Hubert Bourdot (30 October 1861 – 30 September 1937) was a French Roman Catholic priest and mycologist who was a native of Imphy, a community in the department of Nièvre.

From 1898 until his death, Bourdot was a parish priest in Saint-Priest-en-Murat. He was a member of the Société mycologique de France, serving as its vice-president in 1919, and later becoming an honorary president (1929). He bequeathed his mycological collection to the Museum National d'Histoire Naturelle in Paris.

With mycologist Amédée Galzin (1853–1925), he was co-author of a series of publications (1909–1925) involving Hymenomycetes native to France (published in the Bulletin de la Société Mycologique de France).

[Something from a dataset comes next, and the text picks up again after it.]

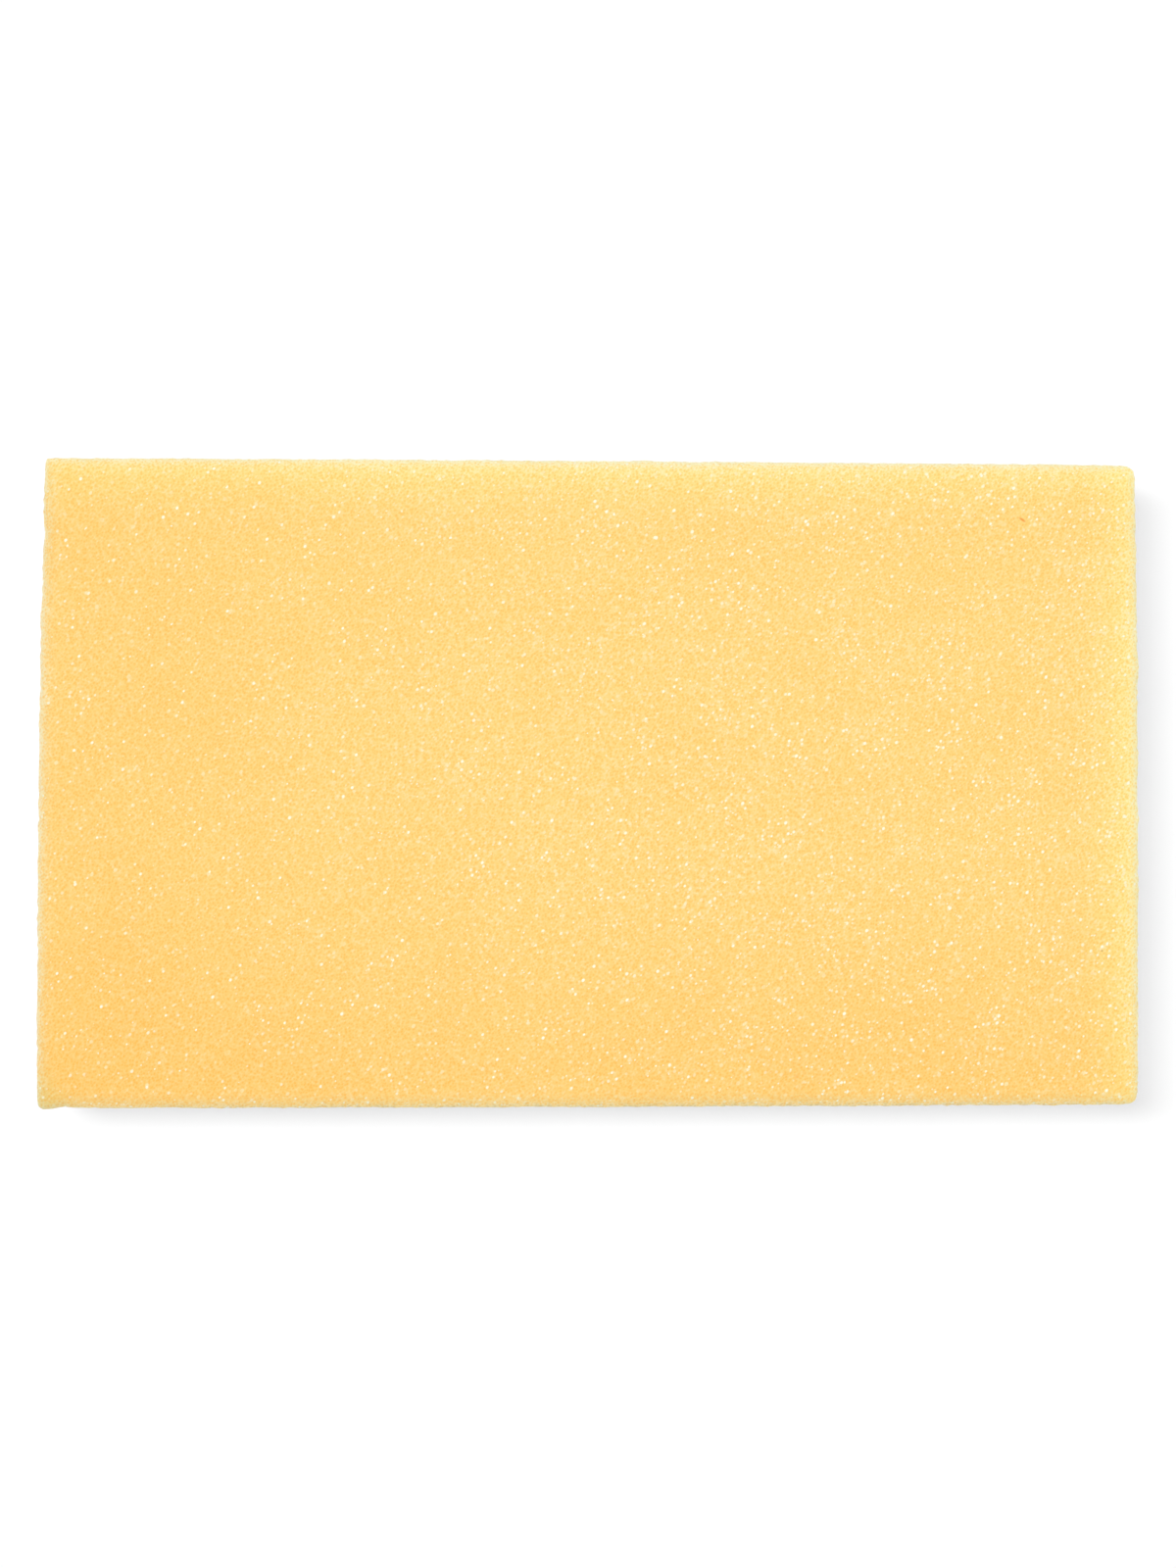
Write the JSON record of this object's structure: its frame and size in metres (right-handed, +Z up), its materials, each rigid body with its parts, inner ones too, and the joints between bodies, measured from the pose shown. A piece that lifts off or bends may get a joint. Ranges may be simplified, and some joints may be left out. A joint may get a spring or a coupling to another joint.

== Selected publications ==
- Hyménomycètes de France: I. Heterobasidiés, 1909
- Hyménomycètes de France: II. Homobasidiés: Clavariés et Cyphellés, 1910
- Hyménomycètes de France: III. Corticiées: Corticium, Epithele, Asterostromella, 1911
- Hyménomycètes de France: IV. Corticiées: Vuilleminia, Aleurodiscus, Dendrothele, Gloeocystidium, Peniophora, 1912
- Hyménomycètes de France: V. Hydnées, 1914
- Hyménomycètes de France: VI. Asterostromés, 1920
- Hyménomycètes de France: VII. Stereum, 1921
- Hyménomycètes de France: VIII. Hymenochaete, 1923
- Hyménomycètes de France: IX. Meruliés, 1923
- Hyménomycètes de France. X. Phylactèriés, 1924
- Hyménomycètes de France, XI., 1925
- Heterobasidiae nondum descriptae, 1924 (descriptions of a few jelly fungi), with Galzin in: Bulletin de la Société Mycologique de France.
- Contribution à la Flore Mycologique de la France: I. Hyménomycètes de France. Hétérobasidiés-Homobasidiés Gymnocarpes, with Galzin (761 pp.), 1927.